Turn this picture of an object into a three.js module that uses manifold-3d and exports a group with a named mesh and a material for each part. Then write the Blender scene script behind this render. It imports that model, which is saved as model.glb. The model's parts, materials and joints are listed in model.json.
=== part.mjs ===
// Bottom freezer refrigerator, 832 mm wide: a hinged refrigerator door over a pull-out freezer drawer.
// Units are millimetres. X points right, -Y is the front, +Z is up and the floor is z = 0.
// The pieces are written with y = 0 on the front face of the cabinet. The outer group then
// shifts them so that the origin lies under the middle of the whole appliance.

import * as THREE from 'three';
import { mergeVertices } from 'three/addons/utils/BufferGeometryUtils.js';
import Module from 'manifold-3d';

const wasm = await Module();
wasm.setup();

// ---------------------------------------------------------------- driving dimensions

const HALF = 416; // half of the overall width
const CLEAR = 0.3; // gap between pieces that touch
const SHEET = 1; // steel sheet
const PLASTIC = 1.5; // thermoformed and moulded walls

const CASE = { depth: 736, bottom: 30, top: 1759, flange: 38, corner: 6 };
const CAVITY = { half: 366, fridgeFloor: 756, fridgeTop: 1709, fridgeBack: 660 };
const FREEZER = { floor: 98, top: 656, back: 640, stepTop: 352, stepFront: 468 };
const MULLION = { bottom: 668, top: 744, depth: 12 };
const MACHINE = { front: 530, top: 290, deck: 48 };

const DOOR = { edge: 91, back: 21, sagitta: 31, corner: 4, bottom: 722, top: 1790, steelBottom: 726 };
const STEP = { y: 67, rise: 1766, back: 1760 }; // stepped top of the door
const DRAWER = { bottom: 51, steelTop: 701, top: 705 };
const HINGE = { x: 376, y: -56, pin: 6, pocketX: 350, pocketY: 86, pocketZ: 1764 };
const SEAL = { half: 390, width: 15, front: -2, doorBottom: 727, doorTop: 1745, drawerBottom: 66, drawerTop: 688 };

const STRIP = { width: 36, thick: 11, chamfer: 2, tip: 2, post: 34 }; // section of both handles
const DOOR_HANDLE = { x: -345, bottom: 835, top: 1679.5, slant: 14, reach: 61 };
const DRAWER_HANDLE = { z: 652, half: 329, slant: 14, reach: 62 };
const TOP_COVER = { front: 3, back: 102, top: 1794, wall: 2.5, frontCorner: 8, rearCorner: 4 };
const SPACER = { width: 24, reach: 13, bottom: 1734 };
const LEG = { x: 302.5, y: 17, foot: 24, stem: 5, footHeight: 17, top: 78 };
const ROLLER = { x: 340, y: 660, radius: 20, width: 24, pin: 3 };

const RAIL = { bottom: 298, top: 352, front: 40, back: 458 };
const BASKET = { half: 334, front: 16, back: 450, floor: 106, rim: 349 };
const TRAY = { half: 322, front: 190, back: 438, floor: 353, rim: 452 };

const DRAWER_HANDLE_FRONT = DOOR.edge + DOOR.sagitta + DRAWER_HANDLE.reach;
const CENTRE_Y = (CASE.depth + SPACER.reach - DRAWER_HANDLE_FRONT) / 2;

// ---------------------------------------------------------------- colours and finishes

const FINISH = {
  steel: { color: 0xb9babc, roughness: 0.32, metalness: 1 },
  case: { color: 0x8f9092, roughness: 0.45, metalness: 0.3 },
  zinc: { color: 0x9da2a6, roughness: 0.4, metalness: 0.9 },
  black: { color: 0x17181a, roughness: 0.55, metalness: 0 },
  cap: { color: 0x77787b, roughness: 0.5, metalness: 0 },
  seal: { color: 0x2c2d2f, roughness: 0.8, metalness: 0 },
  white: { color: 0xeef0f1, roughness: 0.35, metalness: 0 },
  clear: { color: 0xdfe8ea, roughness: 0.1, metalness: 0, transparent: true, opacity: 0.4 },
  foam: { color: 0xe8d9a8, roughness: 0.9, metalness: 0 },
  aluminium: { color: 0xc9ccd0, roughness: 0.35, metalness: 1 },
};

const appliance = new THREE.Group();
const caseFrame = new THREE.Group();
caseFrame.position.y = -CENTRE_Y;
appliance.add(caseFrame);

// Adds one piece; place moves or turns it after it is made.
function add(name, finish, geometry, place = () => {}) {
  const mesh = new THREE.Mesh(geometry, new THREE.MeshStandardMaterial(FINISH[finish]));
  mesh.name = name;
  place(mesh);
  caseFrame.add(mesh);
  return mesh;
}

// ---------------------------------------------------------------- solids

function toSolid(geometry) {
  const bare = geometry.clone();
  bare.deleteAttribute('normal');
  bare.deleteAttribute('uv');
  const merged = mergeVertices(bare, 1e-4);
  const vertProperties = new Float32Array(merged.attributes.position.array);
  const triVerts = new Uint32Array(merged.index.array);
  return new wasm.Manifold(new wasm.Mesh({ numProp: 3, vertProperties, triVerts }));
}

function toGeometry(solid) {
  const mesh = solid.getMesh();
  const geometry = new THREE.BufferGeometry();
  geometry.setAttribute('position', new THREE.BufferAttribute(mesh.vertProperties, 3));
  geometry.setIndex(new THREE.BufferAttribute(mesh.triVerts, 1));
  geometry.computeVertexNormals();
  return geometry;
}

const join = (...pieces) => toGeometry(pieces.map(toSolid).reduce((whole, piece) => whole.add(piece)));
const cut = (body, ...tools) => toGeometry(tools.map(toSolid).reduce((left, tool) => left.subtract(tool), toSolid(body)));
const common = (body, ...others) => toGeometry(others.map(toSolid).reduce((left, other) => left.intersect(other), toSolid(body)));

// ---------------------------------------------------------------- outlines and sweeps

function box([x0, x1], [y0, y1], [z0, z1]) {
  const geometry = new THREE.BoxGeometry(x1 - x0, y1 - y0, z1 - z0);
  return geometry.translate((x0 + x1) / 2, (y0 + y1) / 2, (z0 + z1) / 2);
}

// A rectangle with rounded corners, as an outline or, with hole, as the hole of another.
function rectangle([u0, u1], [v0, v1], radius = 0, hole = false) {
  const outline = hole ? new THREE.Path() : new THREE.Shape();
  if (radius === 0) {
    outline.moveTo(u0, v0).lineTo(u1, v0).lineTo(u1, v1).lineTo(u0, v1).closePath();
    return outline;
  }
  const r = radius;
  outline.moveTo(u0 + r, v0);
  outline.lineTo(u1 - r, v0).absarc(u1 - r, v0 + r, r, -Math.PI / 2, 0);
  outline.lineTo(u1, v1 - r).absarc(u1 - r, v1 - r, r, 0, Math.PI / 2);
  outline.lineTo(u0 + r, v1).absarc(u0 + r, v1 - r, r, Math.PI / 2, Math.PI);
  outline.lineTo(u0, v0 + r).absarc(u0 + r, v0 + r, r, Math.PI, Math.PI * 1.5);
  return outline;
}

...

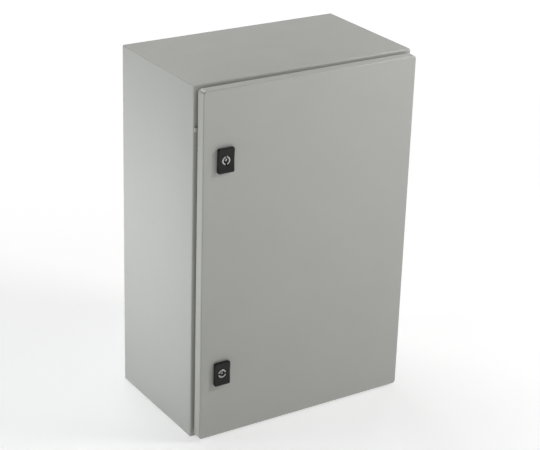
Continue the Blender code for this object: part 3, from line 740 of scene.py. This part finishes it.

### Directive
Retype the entries above exactly, but only from the line containing "Turn this picture" through the line containing "66, drawerTop: 688", both included.

### Response to the exercise
Turn this picture of an object into a three.js module that uses manifold-3d and exports a group with a named mesh and a material for each part. Then write the Blender scene script behind this render. It imports that model, which is saved as model.glb. The model's parts, materials and joints are listed in model.json.
=== part.mjs ===
// Bottom freezer refrigerator, 832 mm wide: a hinged refrigerator door over a pull-out freezer drawer.
// Units are millimetres. X points right, -Y is the front, +Z is up and the floor is z = 0.
// The pieces are written with y = 0 on the front face of the cabinet. The outer group then
// shifts them so that the origin lies under the middle of the whole appliance.

import * as THREE from 'three';
import { mergeVertices } from 'three/addons/utils/BufferGeometryUtils.js';
import Module from 'manifold-3d';

const wasm = await Module();
wasm.setup();

// ---------------------------------------------------------------- driving dimensions

const HALF = 416; // half of the overall width
const CLEAR = 0.3; // gap between pieces that touch
const SHEET = 1; // steel sheet
const PLASTIC = 1.5; // thermoformed and moulded walls

const CASE = { depth: 736, bottom: 30, top: 1759, flange: 38, corner: 6 };
const CAVITY = { half: 366, fridgeFloor: 756, fridgeTop: 1709, fridgeBack: 660 };
const FREEZER = { floor: 98, top: 656, back: 640, stepTop: 352, stepFront: 468 };
const MULLION = { bottom: 668, top: 744, depth: 12 };
const MACHINE = { front: 530, top: 290, deck: 48 };

const DOOR = { edge: 91, back: 21, sagitta: 31, corner: 4, bottom: 722, top: 1790, steelBottom: 726 };
const STEP = { y: 67, rise: 1766, back: 1760 }; // stepped top of the door
const DRAWER = { bottom: 51, steelTop: 701, top: 705 };
const HINGE = { x: 376, y: -56, pin: 6, pocketX: 350, pocketY: 86, pocketZ: 1764 };
const SEAL = { half: 390, width: 15, front: -2, doorBottom: 727, doorTop: 1745, drawerBottom: 66, drawerTop: 688 };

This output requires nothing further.